The existence of regulated, accessible investment vehicles means that the next wave of institutional capital can enter more easily than ever before. Pension funds, endowments, and family offices that couldn't justify direct Bitcoin ownership can now allocate through familiar structures.

"The infrastructure for institutional adoption is largely built," noted Fidelity Digital Assets president Tom Jessop. "What remains is time—time for investment committees to become comfortable, time for track records to accumulate, time for crypto to demonstrate its role in portfolios."

Regulatory Clarity on the Horizon

The evolving regulatory landscape represents another potential catalyst. Two Senate committees are holding historic markup sessions on cryptocurrency legislation this week, potentially advancing bills that would provide clearer rules for digital assets.

The "Crypto Market Clarity Act" currently under consideration would establish frameworks for determining when tokens are securities versus commodities, resolve jurisdictional disputes between the SEC and CFTC, and provide guardrails for stablecoin issuers. Passage of comprehensive regulation could unlock additional institutional participation.

"Regulatory clarity is the biggest unlock for crypto in 2026," predicted Coinbase CEO Brian Armstrong. "Once institutions know the rules, they'll participate more actively. Right now, many are waiting on the sidelines for that clarity."

Price Outlook

Analyst price targets for Bitcoin vary widely, reflecting the inherent uncertainty in valuing an asset class still finding its place in global finance. Bulls point to limited supply, growing adoption, and macroeconomic tailwinds as reasons to expect new all-time highs. Bears cite regulatory risks, competition from other cryptocurrencies, and potential economic recession as concerns.

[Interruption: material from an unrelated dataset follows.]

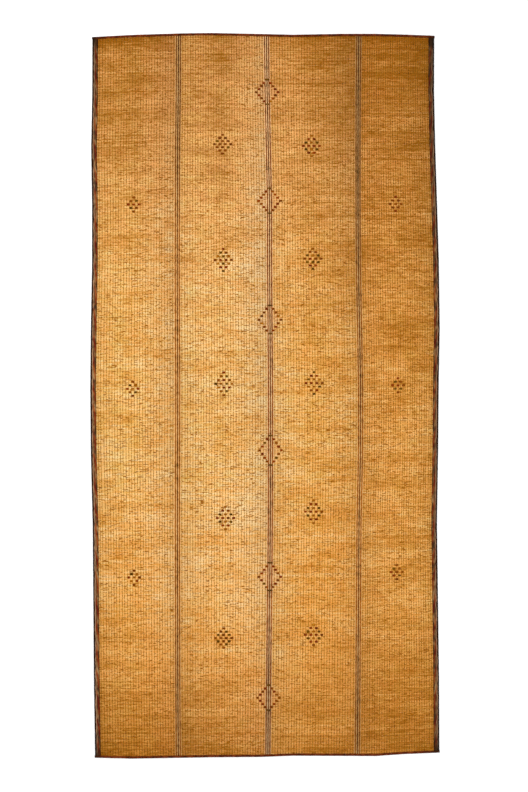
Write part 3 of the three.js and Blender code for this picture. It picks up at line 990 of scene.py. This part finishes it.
def makeStrand(side, inward, colour, phase):
    work = twistWork
    length = 2 * (halfLength - work["fromEnd"])
    strand = longStrip(f"{colour}_strand_{side}", 8, length)
    cutLengthwise(strand, work["cuts"])
    spots = pointsOf(strand)
    y = spots[:, 1]
    turn = 2 * math.pi * y / work["turn"] + phase + work["uneven"] * ripple(y * work["unevenPace"], phase)
    depth = work["middle"] + work["swing"] * np.cos(turn) + spots[:, 0] * work["width"]
    z = work["rise"] + work["crossing"] * np.sin(turn) + spots[:, 2] * work["height"]
    x = lineX(side, y) + inward * depth
    putPoints(strand, np.stack([x, rowY(x, y), z], axis=1))
    # painted shade
    storeTone(strand, "paintedShade", paintedShadeAt(x, y))
    faceOutwards(strand)
    foldMap(strand, strips=12)
    finishPiece(strand, [leather[colour + "Strand"]], ["binding_lacing_" + side])
    return strand


strands = []
for side, inward in (("left", 1), ("right", -1)):
    strands.append(makeStrand(side, inward, "red", 0))
    strands.append(makeStrand(side, inward, "tan", math.pi))
print("strands", len(strands))

# each panel's reeds: their lowest and highest points
for panel, (reeds, thongs) in panelPieces.items():
    low, high = pointsOf(reeds).min(axis=0), pointsOf(reeds).max(axis=0)
print("sheets", len(panelPieces))

# the floor, the light and the camera
floorWork = {"colour": "ffffff", "size": 60, "roughness": 0.9, "specular": 0.1}
lightWork = {
    "key_light":  {"place": (-4.5, 3.5, 5.5), "size": 5, "power": 330},
    "fill_light": {"place": (4.8, -3.0, 6.0), "size": 6, "power": 240},
}
skyStrength = 0.75


def makeFloor():
    bpy.ops.object.select_all(action="DESELECT")
    bpy.ops.mesh.primitive_plane_add(size=floorWork["size"])
    floor = named("studio_floor")
    material, nodes, links, shader = startMaterial("paleFloor", floorWork["roughness"],
                                                   floorWork["specular"], (1, 1, 1, 1))
    shader.inputs["Base Color"].default_value = fromHex(floorWork["colour"])
    floor.data.materials.append(material)


def makeLight(name):     # a square lamp turned towards the mat's middle
    x, y, z = lightWork[name]["place"]
    bpy.ops.object.light_add(type="AREA", location=(x, y, z))
    lamp = bpy.context.object
    lamp.name = name
    lamp.data.shape = "SQUARE"
    lamp.data.size = lightWork[name]["size"]
    lamp.data.energy = lightWork[name]["power"]
    lamp.rotation_euler = (math.atan2(math.hypot(x, y), z), 0, math.atan2(-y, -x) - math.pi / 2)


makeFloor()
for name in lightWork:
    makeLight(name)

world = bpy.data.worlds.new("studio_sky")
bpy.context.scene.world = world
world.use_nodes = True
world.node_tree.nodes["Background"].inputs["Color"].default_value = (1, 1, 1, 1)
world.node_tree.nodes["Background"].inputs["Strength"].default_value = skyStrength

cameraWork = {
    "lens": 85,
    "sensor": 36,
    "frameWidth": 528,               # in pixels
    "frameHeight": 792,
    "perPixel": 0.0058,              # metres
    "matMiddle": (265.0, 395.8),     # the mat's middle in the frame, in pixels
}
bpy.ops.object.camera_add()
camera = bpy.context.object
camera.name = "view_from_above"
camera.data.lens = cameraWork["lens"]
camera.data.sensor_width = cameraWork["sensor"]
frameLong = cameraWork["frameHeight"] * cameraWork["perPixel"]
camera.location = (
    (cameraWork["frameWidth"] / 2 - cameraWork["matMiddle"][0]) * cameraWork["perPixel"],
    (cameraWork["matMiddle"][1] - cameraWork["frameHeight"] / 2) * cameraWork["perPixel"],
    frameLong * cameraWork["lens"] / cameraWork["sensor"],
)
camera.data.clip_end = 200
bpy.context.scene.camera = camera
bpy.context.scene.view_settings.view_transform = "Standard"
print("stage set")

Standard Chartered analysts have maintained their forecast that Bitcoin could reach $500,000 by the end of 2030, implying substantial upside from current levels if the long-term thesis plays out. Nearer-term, predictions of $105,000-$110,000 by mid-2026 are common among bullish analysts.

"The risk-reward from current levels remains attractive for long-term holders," concluded Sigel of VanEck. "Short-term volatility is unavoidable, but the structural case for Bitcoin gets stronger with each passing year."

What to Watch

Key developments that could influence Bitcoin's trajectory include:

  • ETF Flow Reversals: A return to sustained inflows would signal renewed institutional appetite
  • Federal Reserve Communications: Dovish signals supporting eventual rate cuts would benefit risk assets including crypto
  • Regulatory Progress: Advancement of crypto legislation would provide clarity that institutions crave
  • Technical Breakout: A decisive move above $100,000 would likely accelerate momentum buying

For now, Bitcoin's ability to recover despite ETF headwinds suggests underlying strength in the market. Whether this resilience translates into new highs depends on factors both within crypto and across the broader financial landscape.